In Chandler v. Cheney, 37 Ind. 391, on page 396, it is said: ‘‘The same difference which existed at common law between joint tenants, and tenants by entireties continues to exist under our statute. In both, the title and estate are joint, and each has the quality of survivorship, but the marked difference between the two consists in this; that in a joint tenancy, either tenant may convey his share to a cotenant, or even to a stranger, who thereby becomes tenant in common with the other cotenant; while neither tenant by the entirety can convey his or her interest so as to affect their joint use of the property during their joint lives, or to defeat the right of survivorship upon the death of either of the cotenants; and there may be partition between the joint tenants, while there -can be none between tenants by entireties.” See, also, Bevins v. Cline’s Admr., 21 Ind. 37; Cox’s Admr., v. Wood, 20 Ind. 54; Jones v. Chandler, 40 Ind. 588.

All of the elements of difference between a joint tenancy and a tenancy by- entirety have been obviated by the continued unity of estate and unity of possession until the death of the wife and the operation of the element of survivorship in behalf of the husband, that element which, under a joint tenancy or a tenancy by entirety, would confer upon him the entire estate.

It is unimportant to inquire which of the two defin*663itions shall be given to the tenancy created by the deed in-question, when by either the effect is the same.
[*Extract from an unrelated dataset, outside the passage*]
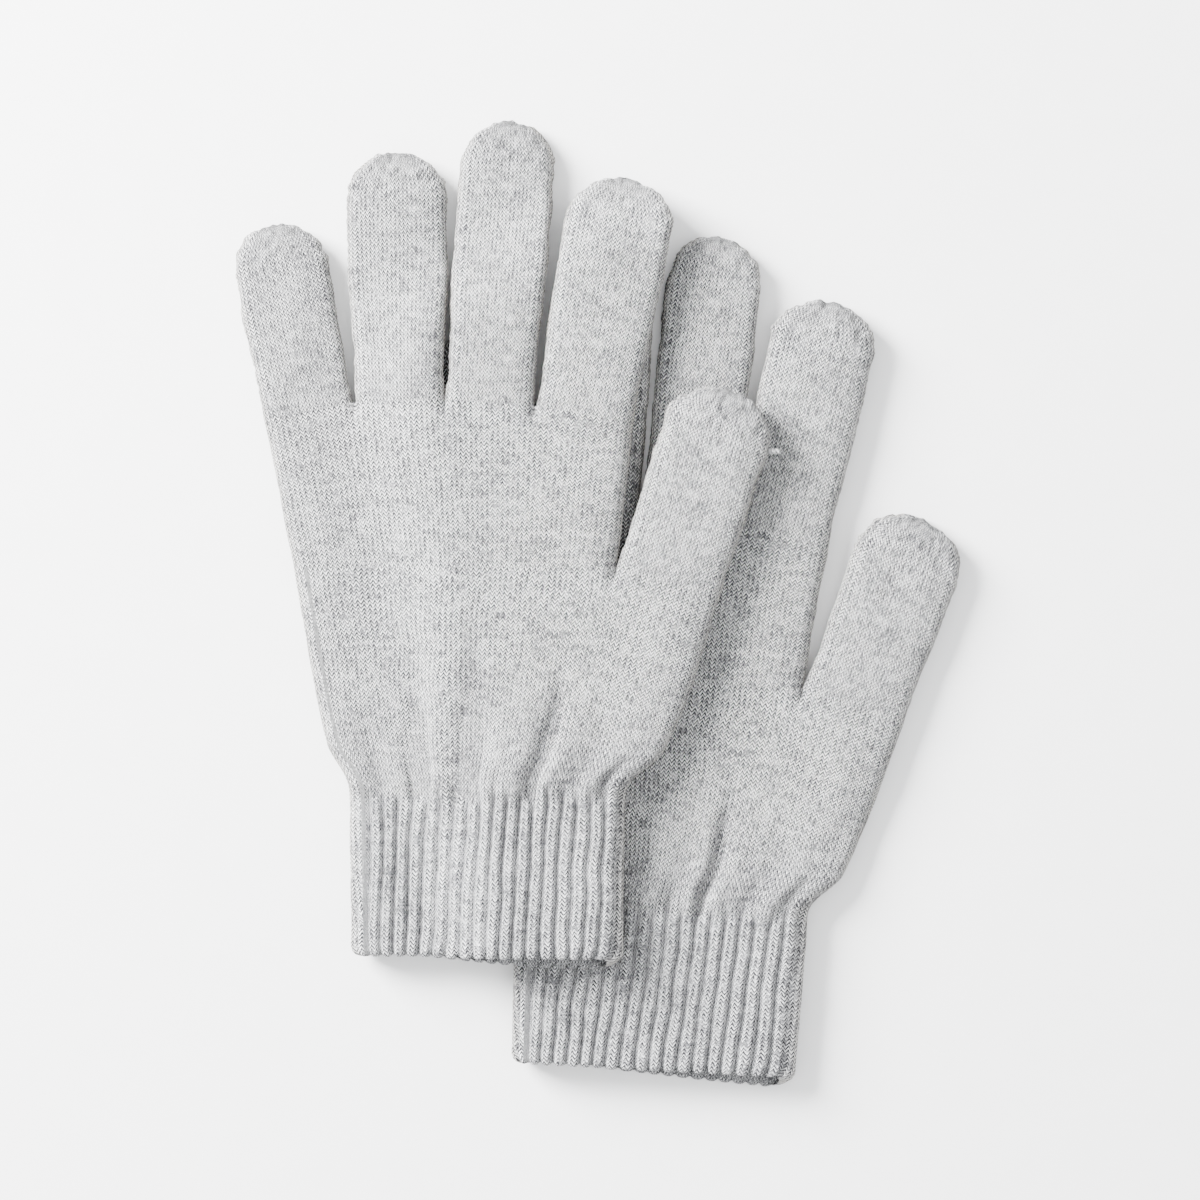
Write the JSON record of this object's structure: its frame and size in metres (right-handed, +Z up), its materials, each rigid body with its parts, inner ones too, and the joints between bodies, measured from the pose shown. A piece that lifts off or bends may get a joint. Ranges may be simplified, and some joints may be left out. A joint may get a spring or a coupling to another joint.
{
  "type": "knitted gloves",
  "caption": "Pair of light grey seamless knitted gloves with ribbed elastic cuffs, lying flat, one glove across the other.",
  "frame": {"origin": "middle of the pair's bounding box in plan, on the surface the gloves lie on", "axes": "+Y towards the fingertips, +X towards the thumbs, +Z up out of the surface"},
  "size_m": [0.1902, 0.2533, 0.0192],
  "materials": {
    "plain_knit": "matte melange plain knit",
    "ribbed_knit": "matte melange ribbed knit",
    "closing_yarn": "matte yarn",
    "elastic_yarn": "covered elastic yarn"
  },
  "bodies": {
    "lower_hand": {"lower_cuff_hem": "ribbed_knit", "lower_ribbed_cuff": "ribbed_knit", "lower_elastic_yarns": "elastic_yarn", "lower_palm": "plain_knit", "lower_finger_panel": "plain_knit", "lower_fork_stitches": "closing_yarn", "lower_little_base": "plain_knit", "lower_little_tip": "plain_knit", "lower_little_closing_stitches": "closing_yarn", "lower_ring_base": "plain_knit", "lower_ring_tip": "plain_knit", "lower_ring_closing_stitches": "closing_yarn", "lower_middle_base": "plain_knit", "lower_middle_tip": "plain_knit", "lower_middle_closing_stitches": "closing_yarn", "lower_index_base": "plain_knit"},
    "upper_hand": {"upper_cuff_hem": "ribbed_knit", "upper_ribbed_cuff": "ribbed_knit", "upper_elastic_yarns": "elastic_yarn", "upper_palm": "plain_knit", "upper_finger_panel": "plain_knit", "upper_fork_stitches": "closing_yarn"},
    "upper_little_base": {"upper_little_base": "plain_knit"},
    "upper_little_tip": {"upper_little_tip": "plain_knit", "upper_little_closing_stitches": "closing_yarn"},
    "upper_ring_base": {"upper_ring_base": "plain_knit"},
    "upper_ring_tip": {"upper_ring_tip": "plain_knit", "upper_ring_closing_stitches": "closing_yarn"},
    "upper_middle_base": {"upper_middle_base": "plain_knit"},
    "upper_middle_tip": {"upper_middle_tip": "plain_knit", "upper_middle_closing_stitches": "closing_yarn"},
    "upper_index_base": {"upper_index_base": "plain_knit"},
    "upper_index_tip": {"upper_index_tip": "plain_knit", "upper_index_closing_stitches": "closing_yarn"},
    "upper_thumb_base": {"upper_thumb_base": "plain_knit"},
    "upper_thumb_tip": {"upper_thumb_tip": "plain_knit", "upper_thumb_closing_stitches": "closing_yarn", "upper_thumb_yarn_end": "closing_yarn"},
    "lower_index_tip": {"lower_index_tip": "plain_knit", "lower_index_closing_stitches": "closing_yarn"},
    "lower_thumb_base": {"lower_thumb_base": "plain_knit"},
    "lower_thumb_tip": {"lower_thumb_tip": "plain_knit", "lower_thumb_closing_stitches": "closing_yarn"}
  },
  "joints": [
    {"name": "upper_glove_lift", "type": "slide", "parent": "lower_hand", "child": "upper_hand", "axis": [0, 0, 1], "range_m": [0, 0.12]},
    {"name": "upper_little_knuckle", "type": "hinge", "parent": "upper_hand", "child": "upper_little_base", "pos_m": [-0.07546, 0.05049, 0.0085], "axis": [0.9816, 0.1908, 0], "range_deg": [0, 60]},
    {"name": "upper_little_middle_joint", "type": "hinge", "parent": "upper_little_base", "child": "upper_little_tip", "pos_m": [-0.08046, 0.07616, 0.008], "axis": [0.9816, 0.1908, 0], "range_deg": [0, 90]},
    {"name": "upper_ring_knuckle", "type": "hinge", "parent": "upper_hand", "child": "upper_ring_base", "pos_m": [-0.05169, 0.05299, 0.0163], "axis": [0.9998, 0.0174, 0], "range_deg": [0, 60]},
    {"name": "upper_ring_middle_joint", "type": "hinge", "parent": "upper_ring_base", "child": "upper_ring_tip", "pos_m": [-0.05226, 0.08573, 0.0109], "axis": [0.9998, 0.0174, 0], "range_deg": [0, 90]},
    {"name": "upper_middle_knuckle", "type": "hinge", "parent": "upper_hand", "child": "upper_middle_base", "pos_m": [-0.02797, 0.0524, 0.0163], "axis": [0.9977, -0.068, 0], "range_deg": [0, 60]},
    {"name": "upper_middle_middle_joint", "type": "hinge", "parent": "upper_middle_base", "child": "upper_middle_tip", "pos_m": [-0.02543, 0.08956, 0.0147], "axis": [0.9977, -0.068, 0], "range_deg": [0, 75]},
    {"name": "upper_index_knuckle", "type": "hinge", "parent": "upper_hand", "child": "upper_index_base", "pos_m": [-0.00344, 0.04934, 0.0163], "axis": [0.9848, -0.1736, 0], "range_deg": [0, 60]},
    {"name": "upper_index_middle_joint", "type": "hinge", "parent": "upper_index_base", "child": "upper_index_tip", "pos_m": [0.00312, 0.08657, 0.0163], "axis": [0.9848, -0.1736, 0], "range_deg": [0, 90]},
    {"name": "upper_thumb_knuckle", "type": "hinge", "parent": "upper_hand", "child": "upper_thumb_base", "pos_m": [0.01813, 0.00537, 0.0163], "axis": [0.9511, -0.309, 0], "range_deg": [0, 60]},
    {"name": "upper_thumb_middle_joint", "type": "hinge", "parent": "upper_thumb_base", "child": "upper_thumb_tip", "pos_m": [0.02632, 0.03057, 0.0163], "axis": [0.9511, -0.309, 0], "range_deg": [0, 80]},
    {"name": "lower_index_middle_joint", "type": "hinge", "parent": "lower_hand", "child": "lower_index_tip", "pos_m": [0.05581, 0.05485, 0.008], "axis": [0.9744, -0.225, 0], "range_deg": [0, 90]},
    {"name": "lower_thumb_knuckle", "type": "hinge", "parent": "lower_hand", "child": "lower_thumb_base", "pos_m": [0.06655, -0.02702, 0.008], "axis": [0.9336, -0.3584, 0], "range_deg": [0, 60]},
    {"name": "lower_thumb_middle_joint", "type": "hinge", "parent": "lower_thumb_base", "child": "lower_thumb_tip", "pos_m": [0.07604, -0.00228, 0.008], "axis": [0.9336, -0.3584, 0], "range_deg": [0, 80]}
  ]
}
Lash v. Lash, 58 Ind. 526, is a case in point. The deed was to a husband and wife “as joint tenants, the survivor taking the whole.” The grantees were divorced and the husband died, when his children sought partition. This court held that by the death of the husband and the rule of survivorship the entire property vested in the surviving joint tenant.
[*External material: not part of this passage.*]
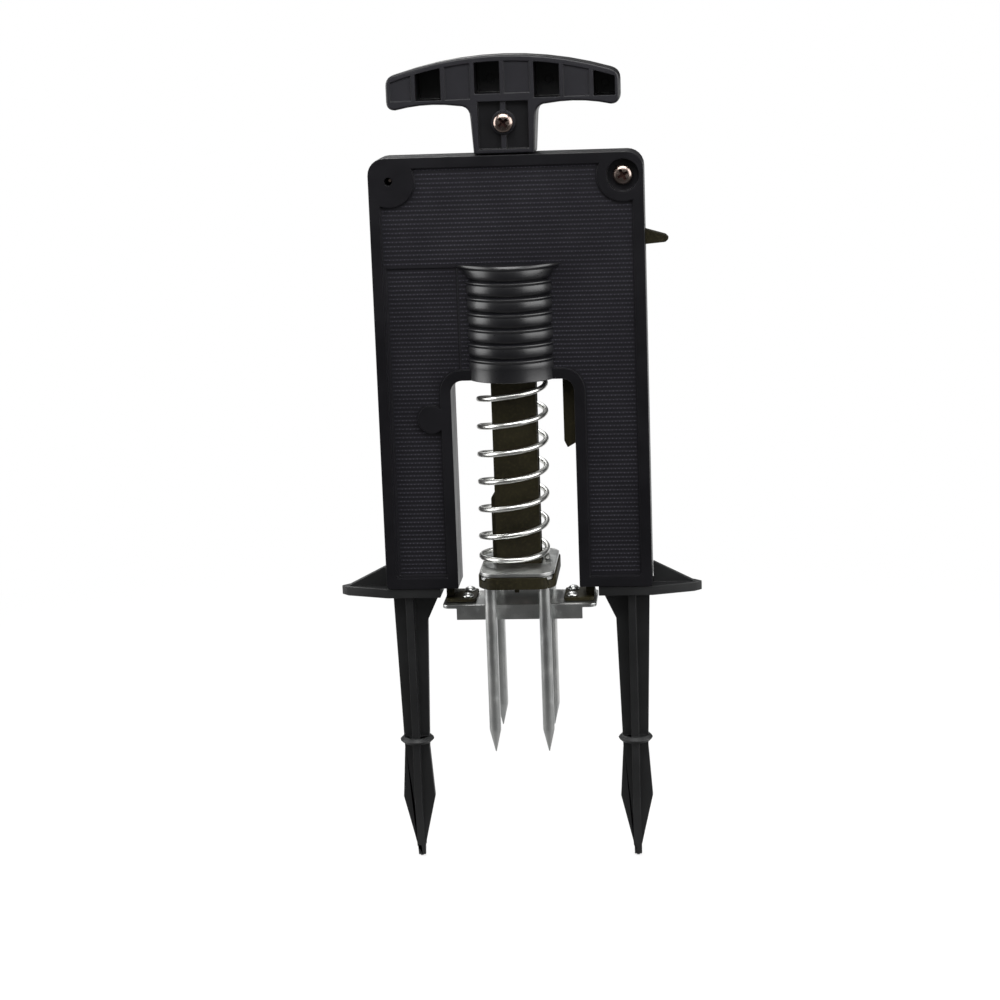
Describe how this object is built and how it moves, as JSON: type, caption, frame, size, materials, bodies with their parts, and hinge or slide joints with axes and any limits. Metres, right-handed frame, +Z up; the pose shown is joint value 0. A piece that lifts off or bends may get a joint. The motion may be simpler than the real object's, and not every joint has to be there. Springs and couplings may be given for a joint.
{
  "type": "mole trap",
  "caption": "Tunnel trap for moles: a two-leg housing on soil stakes, with a T-handle plunger on a coil spring that drives tines past a trigger pan.",
  "frame": {"origin": "on the ground line, the plane of the undersides of the two feet, midway between the stakes", "axes": "+Z up along the plunger, +X to the side that the lever's tab sticks out of, and the front faces -Y"},
  "size_m": [0.156, 0.048, 0.3486],
  "materials": {
    "shell_plastic": "blue-black moulded plastic, fine pimpled panels inside smooth rims",
    "mechanism_plastic": "olive-brown black glass-filled plastic, satin with faint flow marks",
    "stake_plastic": "black moulded plastic, satin, lightly scuffed",
    "bush_plastic": "dark grey bearing plastic, smooth",
    "spring_steel": "bright zinc-plated spring wire",
    "zinc_steel": "zinc-plated steel, dull bright",
    "screw_steel": "dark bronze-toned plated screw steel"
  },
  "bodies": {
    "frame": {"front_shell": "shell_plastic", "rear_shell": "shell_plastic", "left_stake": "stake_plastic", "right_stake": "stake_plastic", "plunger_bush": "bush_plastic", "main_spring": "spring_steel", "spring_seat": "zinc_steel", "lever_pin": "zinc_steel", "shell_screw_top_right": "screw_steel", "shell_screw_top_left": "screw_steel", "shell_screw_lower_left": "screw_steel", "shell_screw_lower_right": "screw_steel", "stake_screw_left": "screw_steel", "stake_screw_right": "screw_steel"},
    "plunger": {"t_handle": "shell_plastic", "plunger_bar": "mechanism_plastic", "handle_screw": "screw_steel", "tine_carrier": "mechanism_plastic", "spring_foot_plate": "zinc_steel", "carrier_screw": "screw_steel", "tine_front_left": "zinc_steel", "tine_front_right": "zinc_steel", "tine_rear_left": "zinc_steel", "tine_rear_right": "zinc_steel"},
    "trigger": {"trigger_pan": "zinc_steel", "guide_strut": "mechanism_plastic", "trigger_riser": "mechanism_plastic", "pan_rivet_left_front": "zinc_steel", "pan_rivet_left_rear": "zinc_steel", "pan_rivet_right_front": "zinc_steel", "pan_rivet_right_rear": "zinc_steel"},
    "trip": {"trip_lever": "mechanism_plastic", "lever_spring": "spring_steel"}
  },
  "joints": [
    {"name": "plunger_slide", "type": "slide", "parent": "frame", "child": "plunger", "axis": [0, 0, 1], "range_m": [0, 0.068], "stiffness_N_per_m": 1210, "springref_m": -0.025, "deforming": ["main_spring"]},
    {"name": "pan_lift", "type": "slide", "parent": "frame", "child": "trigger", "axis": [0, 0, 1], "range_m": [0, 0.0034]},
    {"name": "trip_swing", "type": "hinge", "parent": "frame", "child": "trip", "pos_m": [0.0265, 0, 0.1012], "axis": [0, 1, 0], "range_deg": [0, 3.5], "stiffness_Nm_per_rad": 0.05, "springref_deg": -11.46}
  ],
  "couplings": [
    {"joint": "trip_swing", "follows": "pan_lift", "rad_per_m": 17.95}
  ]
}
To deny the application of the rule here suggested, in the case before us, would be to strike from the deed the provision for survivorship and to set at naught the proposition for which appellants contend, namely, that this deed creates a joint tenancy.
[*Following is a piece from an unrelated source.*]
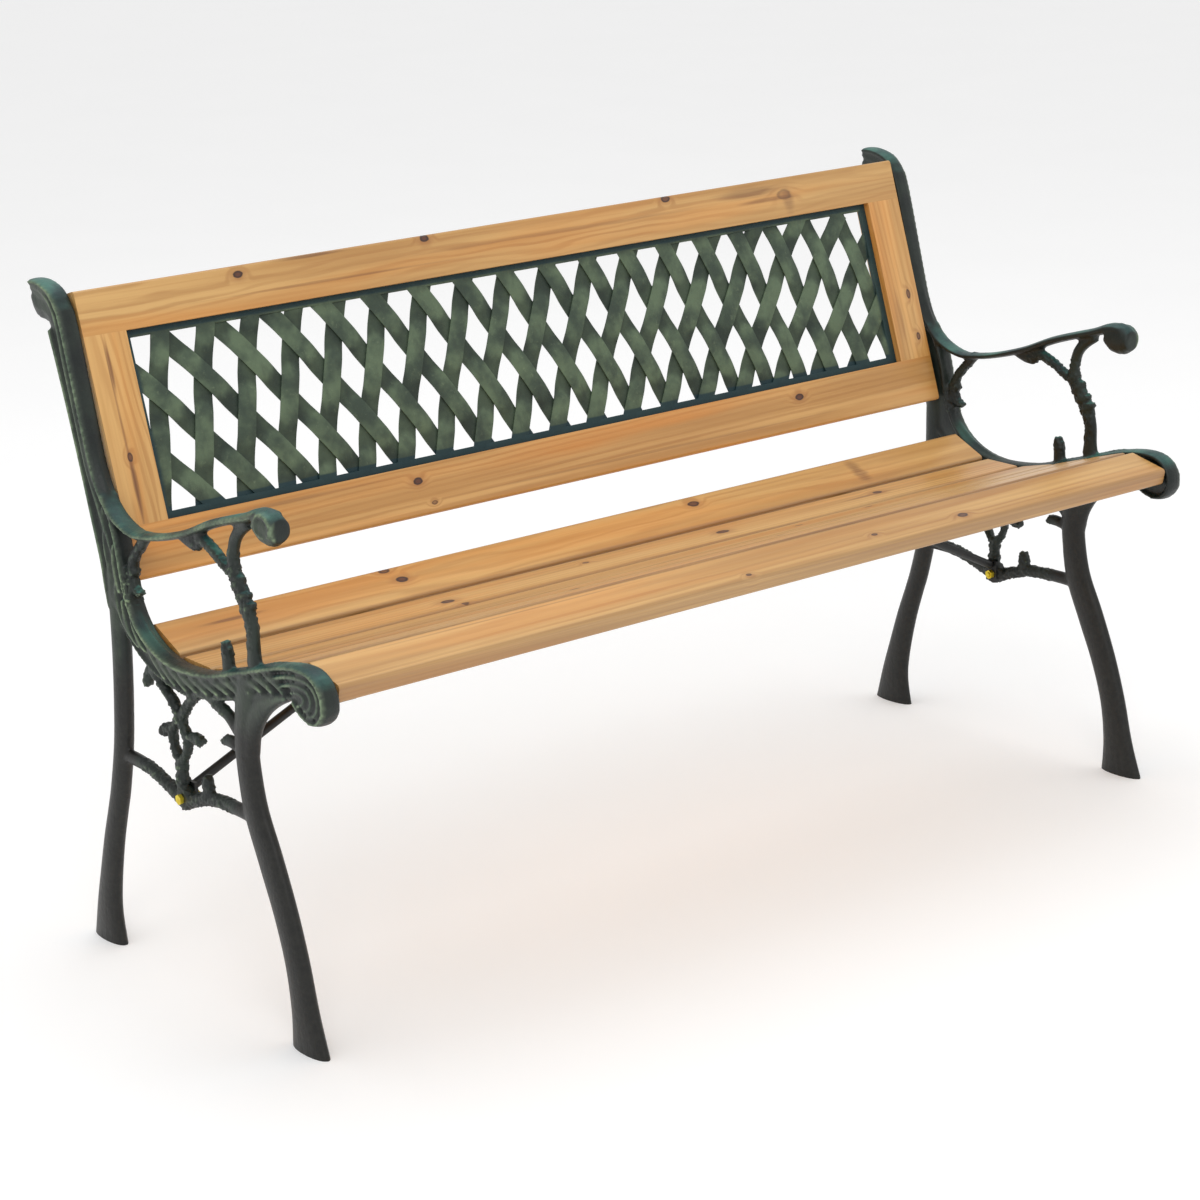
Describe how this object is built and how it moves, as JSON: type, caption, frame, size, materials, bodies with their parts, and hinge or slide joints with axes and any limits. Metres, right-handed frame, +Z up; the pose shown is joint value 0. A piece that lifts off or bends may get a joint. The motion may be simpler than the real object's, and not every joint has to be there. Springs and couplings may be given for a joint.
{
  "type": "garden bench",
  "caption": "Garden bench with two cast-iron twig-pattern side frames, a dished seat of pine slats and a raked pine back framing a cast diamond lattice.",
  "frame": {"origin": "middle of the bench's footprint, on the ground", "axes": "+X along the seat to a viewer's right, -Y towards the front edge of the seat, +Z up"},
  "size_m": [1.22, 0.5367, 0.7389],
  "materials": {
    "cast_iron": "satin black-green paint with worn verdigris highlights",
    "lattice_iron": "matt grey-green antique paint",
    "pine": "satin varnished honey pine",
    "dowel_beech": "plain",
    "yellow_zinc": "yellow zinc plate",
    "black_steel": "black paint",
    "plain_steel": "zinc plated"
  },
  "bodies": {
    "root": {"back_bottom_rail": "pine", "back_dowels": "dowel_beech", "back_lattice": "lattice_iron", "back_left_stile": "pine", "back_right_stile": "pine", "back_screws": "plain_steel", "back_top_rail": "pine", "back_washers": "plain_steel", "batten_screws": "plain_steel", "left_seat_batten": "black_steel", "left_side_frame": "cast_iron", "left_tie_rod": "black_steel", "right_seat_batten": "black_steel", "right_side_frame": "cast_iron", "right_tie_rod": "black_steel", "rod_screws": "plain_steel", "seat_screws": "plain_steel", "seat_slat_1": "pine", "seat_slat_2": "pine", "seat_slat_3": "pine", "seat_slat_4": "pine", "seat_slat_5": "pine", "seat_slat_6": "pine", "seat_washers": "plain_steel", "tie_rod_bolts": "yellow_zinc", "tie_rod_nuts": "yellow_zinc"}
  },
  "joints": []
}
Is this conclusion defeated by the provision that “in case of the death of Susannah Bumbarger her children are to inherit her interest?”

If this provision had relation to her death during the lifetime of Joseph, it would conflict with, and defeat, the previous condition of survivorship in behalf of Joseph, and it would defeat the application of the rule in joint tenancies and in entireties, that the survivor takes the whole estate. If the provision had relation to her death after the death of Joseph, it would present no such inconsistency. It is sufficient to say that the intention of the parties must be held to be evinced by that construction -which is reasonable and consistent, and not by that which necessarily leads to inconsistencies and absurdities.

It is further contended, by the appellants, that the appellee is precluded from asserting title to the lands in question, because of a supposed equitable estoppel against his grantors, John and William, and their devisor, Joseph Bumbarger. This equitable estoppel is claimed to exist in permitting the use and occupancy, by the appel*664lees and for their benefit, of portions of the two hundred acre tract originally conveyed to said Joseph and wife, and of which the tract in question is a part, and in the purchase bj said Joseph of an interest in said two hundred acre tract from one of his grandchildren and the partition, by deeds, of other portions of said lands, to certain of his children, which conduct indicated a construction of the deed in question, by said Joseph, different from that we have given it, and in accordance with the contention of the appellants. That relying upon such construction each of the appellants purchased a portion of said two hundred acre tract, which portion is not of the tract involved in this case.

Not deeming it important to inquire whether this defense was available without affirmative pleading, we are unwilling to adopt the contention that the acts urged constitute an estoppel. An equitable estoppel never arises without proof that a wrong has been done or is threatened on the one side and injury supposed or reasonably apprehended on the other. This doctrine is elementary. Here no interest in the land in suit was held or claimed by the appellants by the investment of any sum. No possession was ever taken or held upon any contract, express or implied; no improvements were made; no obligation was created, and nothing but benefit to the appellants ever attached from the conduct of said parties under whom appellee claims. No fact is claimed to have existed of which appellants were not as fully advised as appellee’s grantors. No misrepresentation is shown; no fraud is apparent. But it .is urged that to now deny the title upon which the appellants relied, without legal or equitable right, and to confer it upon the appellee, would be such a hardship upon the appellants as to constitute a fraud. One is never precluded by acts of mere leniency, indulgence, or charity towards another. To dis*665continue such acts may work disappointment, or may induce hardships otherwise unknown, but their discontinuance is not a wrong, nor the fraud of which creates an estoppel.

Filed June 9, 1893.

Herman, in his Law of Estoppel, p. 339, says: "Equitable estoppels are, in a great degree, designed to prevent circuity of action; by preventing injuries by which redress would have to be sought by suit, and can not arise unless the evidence discloses some default or fraud for which compensation might be awarded by equity or law.”

The matters urged as an estoppel would certainly furnish but slight foundation upon which to have predicated an action in appellants’ behalf to quiet title. The principal weakness of the appellants’ contention is in the proposition that the injury necessary to an estoppel exists in the denial of that which they claim without legal right, and which they have enjoyed only by the sufferance of those whom they would estop.

We find no error in the record, and the judgment of the circuit court is fully affirmed.